Eng-Tips is the largest engineering community on the Internet

Intelligent Work Forums for Engineering Professionals

  • Congratulations waross on being selected by the Tek-Tips community for having the most helpful posts in the forums last week. Way to Go!

Eliminating vibration effects from the output signal of a loadcell?

Status
Not open for further replies.

abfer

Electrical
Nov 30, 2004
77
0
0
TR
As you know loadcells generally work in an environment with lots of mechanical vibration. So the output signal of the loadcell also vibrates very much. Averaging the output slows the output very much. Can we eliminate / filter out this vibration from the output signal wihout a much loss of the response rate? Thanks in advance.
 
Replies continue below

Recommended for you

The vibrations are superimposed on the usually much slower load variation signal. They are also, usually, symmetrical with regard to the baseline (load signal).

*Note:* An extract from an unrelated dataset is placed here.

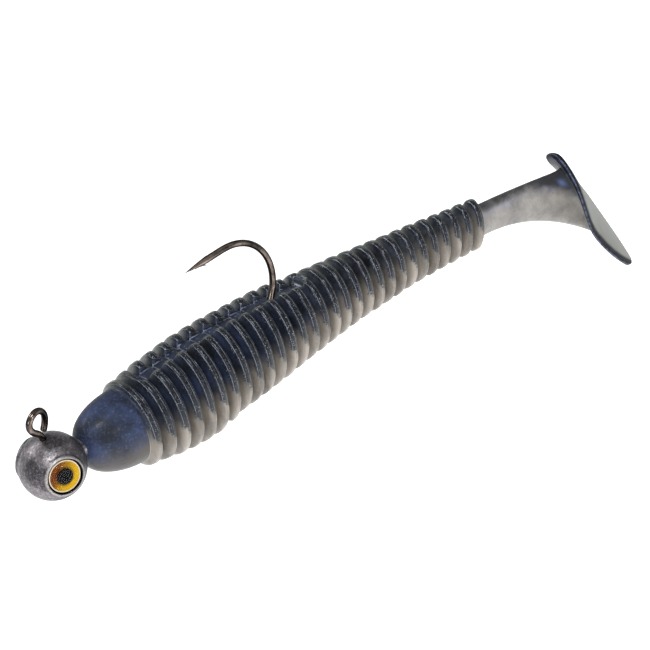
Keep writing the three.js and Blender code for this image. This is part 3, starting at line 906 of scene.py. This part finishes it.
def hook_points():
    """Points along the wire up to where the point tapers, and the direction of the point."""
    points = [(x, share * TIE_END_OFFSET, z) for x, share, z in TIE_LOOP]
    points += [(x, 0, BALL_CENTRE_Z + z) for x, z in HOOK_POST]
    tilt = math.atan(SHANK_SLOPE)
    centre_x = HOOK_REAR_X - BEND_RADIUS
    centre_z = BALL_CENTRE_Z + SHANK_SLOPE * centre_x + BEND_RADIUS / math.cos(tilt)

    def on_bend(angle):
        leaning = angle + tilt
        x = centre_x + BEND_RADIUS * math.cos(leaning)
        return (x, 0, centre_z + BEND_RADIUS * math.sin(leaning))

    shank_end = on_bend(-math.pi / 2)[0] - 3
    for step in range(7):
        x = SHANK_START_X + (shank_end - SHANK_START_X) * step / 6
        points.append((x, 0, BALL_CENTRE_Z + SHANK_SLOPE * x))
    for step in range(15):
        points.append(on_bend(-math.pi / 2 + math.pi * step / 14))
    arm_start = np.array(on_bend(math.pi / 2))
    along = np.array([-math.cos(tilt), 0, -math.sin(tilt)])
    for reach in (ARM_LENGTH / 3, ARM_LENGTH * 2 / 3, ARM_LENGTH):
        points.append(tuple(arm_start + along * reach))
    return np.array(points, float), along


def smooth_path(points, steps):
    """A centripetal Catmull-Rom curve through the points."""
    first = 2 * points[0] - points[1]
    last = 2 * points[-1] - points[-2]
    padded = np.vstack([first, points, last])
    result = []
    for index in range(1, len(padded) - 2):
        p0, p1, p2, p3 = padded[index - 1:index + 3]
        t0 = 0.0
        t1 = t0 + np.linalg.norm(p1 - p0) ** 0.5
        t2 = t1 + np.linalg.norm(p2 - p1) ** 0.5
        t3 = t2 + np.linalg.norm(p3 - p2) ** 0.5
        for step in range(steps):
            t = t1 + (t2 - t1) * step / steps
            a1 = (t1 - t) / (t1 - t0) * p0 + (t - t0) / (t1 - t0) * p1
            a2 = (t2 - t) / (t2 - t1) * p1 + (t - t1) / (t2 - t1) * p2
            a3 = (t3 - t) / (t3 - t2) * p2 + (t - t2) / (t3 - t2) * p3
            b1 = (t2 - t) / (t2 - t0) * a1 + (t - t0) / (t2 - t0) * a2
            b2 = (t3 - t) / (t3 - t1) * a2 + (t - t1) / (t3 - t1) * a3
            result.append((t2 - t) / (t2 - t1) * b1 + (t - t1) / (t2 - t1) * b2)
    result.append(points[-1])
    return np.array(result)


def tube(name, path, radii, sides):
    """A round wire along a path, with a radius at each point."""
    tangents = np.gradient(path, axis=0)
    tangents /= np.linalg.norm(tangents, axis=1)[:, None]
    normal = np.cross(tangents[0], (0, 1, 0.01))
    turns = around(sides)
    rows = []
    for spot, tangent, radius in zip(path, tangents, radii):
        normal = normal - tangent * normal.dot(tangent)
        normal /= np.linalg.norm(normal)
        side_axis = np.cross(tangent, normal)
        circle = np.outer(np.cos(turns), normal) + np.outer(np.sin(turns), side_axis)
        rows.append(spot + radius * circle)
    return new_object(name, np.concatenate(rows) * MM, loft_faces(len(rows), sides, True, True))


wire_points, arm_along = hook_points()
wire_path = smooth_path(wire_points, 8)
taper_shares = np.arange(1, TAPER_STEPS + 1) / TAPER_STEPS
taper = wire_path[-1] + np.outer(taper_shares, arm_along * TAPER_LENGTH)
wire_radii = np.full(len(wire_path), WIRE_RADIUS)
wire_radii[0] = WIRE_RADIUS * 0.86
taper_radii = WIRE_RADIUS * (1 - taper_shares ** 1.35) + POINT_RADIUS
hook = tube("hook_wire", np.vstack([wire_path, taper]), np.concatenate([wire_radii, taper_radii]), 28)

barb_root = wire_path[-1] + arm_along * BARB_SETBACK
barb_out = np.array([0, 0, -1.0])
barb_turns = around(BARB_SIDES)
barb_rows = []
for step in range(BARB_STEPS):
    share = step / (BARB_STEPS - 1)
    narrowing = (1 - share) ** 0.8
    wide = BARB_HALF_WIDTH * narrowing + POINT_RADIUS
    deep = BARB_HALF_DEPTH * narrowing + POINT_RADIUS
    spot = barb_root - arm_along * BARB_LENGTH * share + barb_out * (0.12 + BARB_RISE * share ** 1.5)
    sideways = np.outer(np.cos(barb_turns) * wide, (0, 1, 0))
    barb_rows.append(spot + sideways + np.outer(np.sin(barb_turns) * deep, barb_out))
barb_faces = loft_faces(BARB_STEPS, BARB_SIDES, True, True)
barb = new_object("barb", np.concatenate(barb_rows) * MM, barb_faces)
flip_if_inside_out(hook)
flip_if_inside_out(barb)
join(hook, barb)
hook.data.materials.append(NICKEL)
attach(hook, "rigged_fore_body")
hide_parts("hook")

# ---------------------------------------------------------------- jig head
EYE_RIM_OUTER = 3.25
EYE_RIM_INNER = 2.85
EYE_RIM_TOP = 4.82
EYE_RIM_ROOT = 3.2
EYE_FLOOR = 4.25
EYE_SIDES = 96
PUPIL_SIDES = 72
BALL_CENTRE = Vector((0.3, 0, BALL_CENTRE_Z))
BALL_STEPS = 80
BALL_SIDES = 120
COLLAR_SIDES = 48
CASTING_VOXEL = 0.11
AXIS_GAP = 0.01

# Turned profiles: distance from the axis, and along it from the ball's centre.
RIM_PROFILE = (
    (AXIS_GAP, EYE_RIM_ROOT),
    (EYE_RIM_OUTER + 0.25, EYE_RIM_ROOT),
    (EYE_RIM_OUTER + 0.12, 4.5),
    (EYE_RIM_OUTER, EYE_RIM_TOP - 0.2),
    (EYE_RIM_OUTER - 0.08, EYE_RIM_TOP - 0.04),
    (EYE_RIM_OUTER - 0.2, EYE_RIM_TOP),
    (EYE_RIM_INNER + 0.08, EYE_RIM_TOP - 0.02),
    (EYE_RIM_INNER - 0.4, EYE_RIM_TOP - 0.05),
    (AXIS_GAP, EYE_RIM_TOP - 0.05),
)
WELL_PROFILE = (
    (AXIS_GAP, EYE_FLOOR),
    (EYE_RIM_INNER - 0.12, EYE_FLOOR),
    (EYE_RIM_INNER - 0.02, EYE_FLOOR + 0.12),
    (EYE_RIM_INNER, EYE_RIM_TOP - 0.12),
    (EYE_RIM_INNER + 0.1, EYE_RIM_TOP + 0.02),
    (EYE_RIM_INNER + 0.1, 7),
    (AXIS_GAP, 7),
)
COLLAR_PROFILE = (
    (AXIS_GAP, 4), (1.7, 4), (1.7, 8.3), (2.15, 8.5), (2.2, 8.7), (1.6, 10.4), (AXIS_GAP, 10.4),
)
IRIS_PROFILE = (
    (0.02, 4.38), (2.55, 4.38), (2.63, 4.41), (2.65, 4.47), (2.6, 4.55), (2.45, 4.57), (2.0, 4.54),
    (0.02, 4.54),
)
PUPIL_PROFILE = (
    (0.02, 4.67), (1.28, 4.67), (1.32, 4.7), (1.3, 4.76), (1.2, 4.8), (0.6, 4.84), (0.02, 4.85),
)
DOME_RADIUS = 2.66
DOME_BASE = 4.91
DOME_HEIGHT = 0.62
DOME_STEPS = 18


def eye_axis(side):
    return Vector((-0.25, 0.96 * side, 0.12)).normalized()


def ball_profile():
    turns = [math.pi * step / BALL_STEPS for step in range(1, BALL_STEPS)]
    return [(BALL_RADIUS * math.sin(turn), BALL_RADIUS * math.cos(turn)) for turn in turns]


def dome_profile():
    rows = [(0.02, DOME_BASE - 0.03), (2.6, DOME_BASE - 0.03), (DOME_RADIUS, DOME_BASE)]
    for step in range(1, DOME_STEPS + 1):
        turn = math.pi / 2 * step / DOME_STEPS
        rows.append((DOME_RADIUS * math.cos(turn) + 0.004, DOME_BASE + DOME_HEIGHT * math.sin(turn)))
    return rows


def turned(name, profile, sides, direction):
    """A turned piece about an axis through the ball's centre, facing outwards."""
    piece = lathe(name, profile, sides, BALL_CENTRE, direction)
    flip_if_inside_out(piece)
    return piece


def combine(target, tool, operation):
    modifier = target.modifiers.new("combine", "BOOLEAN")
    modifier.operation = operation
    modifier.solver = "EXACT"
    modifier.object = tool
    bpy.context.view_layer.objects.active = target
    bpy.ops.object.modifier_apply(modifier=modifier.name)
    bpy.data.objects.remove(tool)


def rim_wear_and_gap_shade(spots):
    """1 on the crest of the eye rims for wear, below 0 for painted shade in the gap round each iris, 0
    elsewhere.
    """
    wear_and_gap_shade = np.zeros(len(spots))
    for side in (-1, 1):
        along = spots @ np.array(eye_axis(side))
        away = np.sqrt(np.maximum((spots ** 2).sum(1) - along ** 2, 0))
        crest = np.exp(-((away - EYE_RIM_OUTER + 0.1) / 0.17) ** 4)
        # painted shade in the gap round the iris
        gap = np.exp(-((away - EYE_RIM_INNER + 0.06) / 0.14) ** 4)
        wear_and_gap_shade = np.where(along > 4.0, crest - 0.9 * gap, wear_and_gap_shade)
    return wear_and_gap_shade


head = turned("jig_head_cast", ball_profile(), BALL_SIDES, (0, 1, 0))
for side in (-1, 1):
    combine(head, turned("rim", RIM_PROFILE, EYE_SIDES, eye_axis(side)), "UNION")
    combine(head, turned("well", WELL_PROFILE, EYE_SIDES, eye_axis(side)), "DIFFERENCE")
combine(head, turned("collar", COLLAR_PROFILE, COLLAR_SIDES, (1, 0, SHANK_SLOPE)), "UNION")

# the casting is one even skin with softened corners
remesh = head.modifiers.new("cast", "REMESH")
remesh.mode = "VOXEL"
remesh.voxel_size = CASTING_VOXEL * MM
soften = head.modifiers.new("soften", "SMOOTH")
soften.factor = 0.5
soften.iterations = 2
bpy.context.view_layer.objects.active = head
bpy.ops.object.modifier_apply(modifier="cast")
bpy.ops.object.modifier_apply(modifier="soften")
head.data.shade_smooth()
add_values(head, "wear_and_gap_shade", rim_wear_and_gap_shade(np.array([v.co for v in head.data.vertices]) / MM - np.array(BALL_CENTRE)))
head.data.materials.clear()
head.data.materials.append(LEAD)
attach(head, "rigged_fore_body")
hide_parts("jig_head")


# ---------------------------------------------------------------- eyes
def iris_foil(side, name):
    """Amber foil, browner towards the front and top, darker round the pupil, with a pale outer edge."""
    n = Nodes(f"iris_foil_{name}")
    centre = (BALL_CENTRE + eye_axis(side) * 4.5) * MM
    spot = n.add("ShaderNodeVectorMath", operation="SUBTRACT")
    n.link(n.place(), spot.inputs[0])
    spot.inputs[1].default_value = centre
    radius = n.add("ShaderNodeVectorMath", operation="LENGTH")
    n.link(spot.outputs[0], radius.inputs[0])
    away = n.times(radius.outputs["Value"], 1000.0)
    slope = n.add("ShaderNodeVectorMath", operation="DOT_PRODUCT")
    n.link(spot.outputs[0], slope.inputs[0])
    slope.inputs[1].default_value = (0.75, 0, -0.66)
    down_rear = n.times(slope.outputs["Value"], 1000.0)
    rays = n.noise(900, 4, 0.7)
    amber = n.mix(n.span(down_rear, -1.6, 1.6), colour(96, 44, 0), colour(188, 148, 0))
    amber = n.paint(amber, colour(64, 28, 0), n.span(away, 1.9, 1.25), 0.7)
    amber = n.paint(amber, colour(220, 180, 20), n.span(rays, 0.5, 0.75), 0.35)
    amber = n.mix(n.span(away, 2.42, 2.52), amber, colour(214, 202, 178))
    n.set(Base_Color=amber, Metallic=0.1, Roughness=0.5, Specular_IOR_Level=0.1)
    n.bump(rays, 0.15, 0.00005)
    return n.material


def pupil_ink(name):
    n = Nodes(f"pupil_ink_{name}")
    tone = n.mix(n.span(n.noise(1200, 3, 0.5), 0.4, 0.7), colour(8, 8, 9), colour(20, 20, 22))
    n.set(Base_Color=tone, Roughness=0.6, Specular_IOR_Level=0.05)
    return n.material


def clear_dome(name):
    """A clear dome seen only by the thin reflection on it."""
    n = Nodes(f"clear_dome_{name}")
    tone = n.mix(n.span(n.noise(500, 3, 0.5), 0.3, 0.7), (1, 1, 1, 1), (0.96, 0.95, 0.92, 1))
    n.set(Base_Color=tone, Metallic=1.0, Roughness=0.06, Alpha=0.005)
    return n.material


for side, name in ((-1, "left"), (1, "right")):
    axis = eye_axis(side)
    iris = turned(f"iris_disc_{name}", IRIS_PROFILE, EYE_SIDES, axis)
    iris.data.materials.append(iris_foil(side, name))
    pupil = turned(f"pupil_disc_{name}", PUPIL_PROFILE, PUPIL_SIDES, axis)
    pupil.data.materials.append(pupil_ink(name))
    dome = turned(f"dome_{name}", dome_profile(), EYE_SIDES, axis)
    dome.data.materials.append(clear_dome(name))
    for piece, node, slot in (
        (iris, "iris", "iris_foil"), (pupil, "pupil", "pupil_ink"), (dome, "lens", "clear_dome"),
    ):
        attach(piece, "rigged_fore_body")
        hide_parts(f"{node}_{name}")

# ---------------------------------------------------------------- stage
FLOOR_DROP = 0.035          # metres below the lowest point
FLOOR_HALF = 60
WORLD_STRENGTH = 0.4

floor_z = cad_box[0][2] - FLOOR_DROP
floor_corners = [(x * FLOOR_HALF, y * FLOOR_HALF, floor_z) for x, y in ((-1, -1), (1, -1), (1, 1), (-1, 1))]
floor = new_object("floor", floor_corners, [(0, 1, 2, 3)], False)
n = Nodes("floor_paper")
paper = n.mix(n.span(n.noise(3, 2, 0.5), 0.3, 0.7), (0.93, 0.93, 0.93, 1), (0.95, 0.95, 0.95, 1))
n.set(Base_Color=paper, Roughness=0.9, Emission_Color=(1, 1, 1, 1), Emission_Strength=0.5)
floor.data.materials.append(n.material)

world = bpy.data.worlds.new("studio")
scene.world = world
world.use_nodes = True
sky = world.node_tree.nodes["Background"]
sky.inputs["Color"].default_value = (1, 1, 1, 1)
sky.inputs["Strength"].default_value = WORLD_STRENGTH


def softbox(name, place, size, power):
    data = bpy.data.lights.new(name, "AREA")
    data.shape = "RECTANGLE"
    data.size = size[0]
    data.size_y = size[1]
    data.energy = power
    light = bpy.data.objects.new(name, data)
    scene.collection.objects.link(light)
    light.location = place
    light.rotation_euler = (LIT_MIDDLE - Vector(place)).to_track_quat("-Z", "Y").to_euler()


LIT_MIDDLE = Vector((0.055, 0, -0.012))
softbox("key", (-0.15, -0.3, 0.55), (0.2, 0.14), 2.7)
softbox("rim", (-0.2, 0.5, 0.55), (0.3, 0.12), 2.0)
softbox("fill", (-0.55, -0.2, 0.2), (0.2, 0.2), 0.7)
softbox("front", (0.02, -0.6, 0.15), (0.14, 0.1), 0.5)

scene.view_settings.view_transform = "Standard"
scene.view_settings.look = "None"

We have used a rather crude technique where we look for the local maxima and minima and then create a new signal that is the average of these.

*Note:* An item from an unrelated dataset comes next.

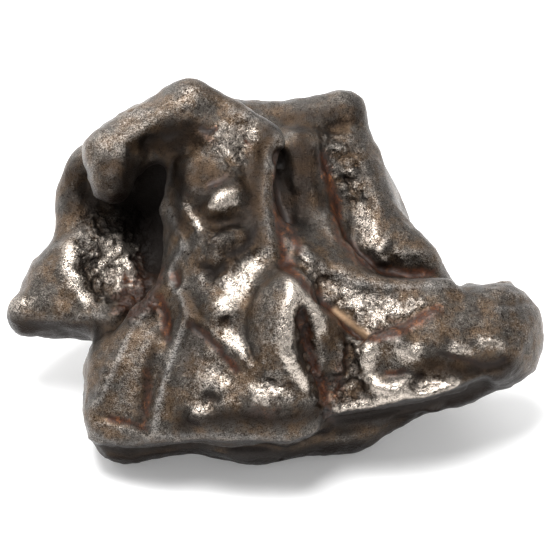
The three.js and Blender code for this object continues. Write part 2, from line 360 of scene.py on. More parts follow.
# %% Wall behind the tongue, and horn
ridge(clay, 0.3, 0.9, (-19.8, 10.8), (-20.4, 8.8), (-20.2, 6.4))
ridge(clay, -0.4, 0.7, (-19.2, 9.6), (-18.7, 7.6), (-18.9, 6.2))
roll(clay, 0.4, 1.5, (-20.8, 2.6), (-20.8, 0.8), (-20.2, -0.8), (-19, -2.2), (-17.8, -2.8))
ridge(clay, 0.25, 0.8, (-23, 2.2), (-21.6, 2.9), (-20.4, 3.2))
ridge(clay, 0.35, 1, (-26.4, -3.9), (-24, -4.4), (-20.8, -4.5), (-17.4, -4.2))
ridge(clay, -0.3, 0.45, (-25, -4.9), (-23.4, -5.2), (-22, -5.2), (-21.3, -5.6), (-21.1, -6))
roll(clay, -0.25, 1.2, (-20.8, -2.4), (-20.2, -3.2))
roll(clay, -0.5, 2.4, (-16.6, 1.4), (-16.2, -1))
clay.tell("horn")

# %% [markdown]
# ## The pillar
# The pillar's front is a shallow dish between two edges. The right edge is the sharpest line on the
# stone. Below the dish a bright swelling sits over a dark step, and under that a lip sticks out.

# %% Pillar
PILLAR_EDGE = [
    (-4.4, 16.6), (-1.3, 15.6), (0.2, 14.3), (-0.3, 12.8), (-0.7, 11.7), (-1.1, 7.3), (-0.5, 4.2),
    (-0.7, 2.2),
]
ridge(clay, 0.45, 1, *PILLAR_EDGE)
roll(clay, 0.3, 0.9, (0.3, 13.6), (1.2, 12.4), (1.8, 11), (1.9, 9))
roll(clay, -0.3, 2.2, (-3.4, 14), (-3.2, 12.4))
roll(clay, 0.7, 2.2, (-8.4, 10.2), (-8.3, 8.6))
roll(clay, -0.4, 1.1, (-6.9, 7.3), (-8, 6.2))
ridge(clay, -0.4, 0.4, (-7.4, 14.7), (-6.6, 14.3), (-5.9, 14.6))
roll(clay, 0.8, 1.9, (-5.9, 7.2), (-4, 8.3))
roll(clay, -0.2, 1.2, (-6.6, 5.5), (-5, 5.1), (-3.2, 5.5))
roll(clay, 0.5, 1.3, (-5.6, 3), (-4.2, 4.2), (-3, 3.8))
roll(clay, 0.5, 1.7, (-6.8, 3), (-6.3, 1.6))
ridge(clay, -0.7, 0.7, (-2.3, 4.2), (-2.6, 3), (-3.4, 2.4), (-4.4, 2))
ridge(clay, -0.8, 0.9, (-6.8, 0.7), (-6, 0.1), (-5.2, 0.5))
ridge(clay, 0.6, 0.8, (-9, 7.2), (-8.3, 5.8), (-7.5, 4.6))
clay.tell("pillar")

# %% [markdown]
# ## The pillar's left side
# A long fold comes down from the cave, loops once round a small pit and runs on to the foot of the face.
# It is one melt line on the stone, so its pieces are ridges that share their end points.

# %% The pillar's left side
ridge(clay, 0.45, 0.8, (-11.4, 9.2), (-11.2, 7.6), (-10.4, 5.4), (-9.4, 3.6), (-9, 2.4))
ridge(
    clay, 0.35, 0.5, (-9.9, 1.7), (-10.7, 0.2), (-10.6, -1.2), (-9.8, -1.9), (-9, -1), (-9.2, 0.6),
    (-9.9, 1.7),
)
roll(clay, -0.45, 0.7, (-9.9, 0.6), (-9.8, -0.9))
ridge(clay, 0.8, 1, (-9.6, -1.9), (-8.9, -3.4), (-8.8, -4.4), (-9.4, -6), (-10.2, -8.4), (-11.1, -10.4))
ridge(clay, 0.9, 1, (-11.1, -10.4), (-11.6, -13), (-11.9, -15.4))
clay.tell("left fold")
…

The technique works quite well and has the advantage that it adapts itself to vibration level, is fast (no filter time constant) and is totally transparent when vibrations are non-existant.

It is only when vibration saturates the load cell or its electronics that you have to watch out for false readings. The check for saturation can be easily built into the algorithm.

Gunnar Englund
--------------------------------------
100 % recycled posting: Electrons, ideas, finger-tips have been used over and over again...
 
Thanks good idea. But what if the vibrations are not symmetrical then does it still work? Also at what rate do you convert the signals?
 
You are right. If they are not symmetrical, you will get an error. But you can easily check that with an oscilloscope. We use around 3 kSa/s. That is our standard sampling rate for low-frequency and process signals.

Gunnar Englund
--------------------------------------
100 % recycled posting: Electrons, ideas, finger-tips have been used over and over again...
 
At a trade show, Sartorius had an agitated batch mixer bouncing and thumping, and I couldn't believe it when the guy put a 50g weight on the top of the vessel and the indicated weight immediately responded showing an increase of 50g. Clearly, zero averaging on the output.

The explanation was that the mounting jig reduced non-vertical forces to zero to eliminate the effects of agitator perturbations that typically forces the use of signal averaging that severely damps the response of the weight signal.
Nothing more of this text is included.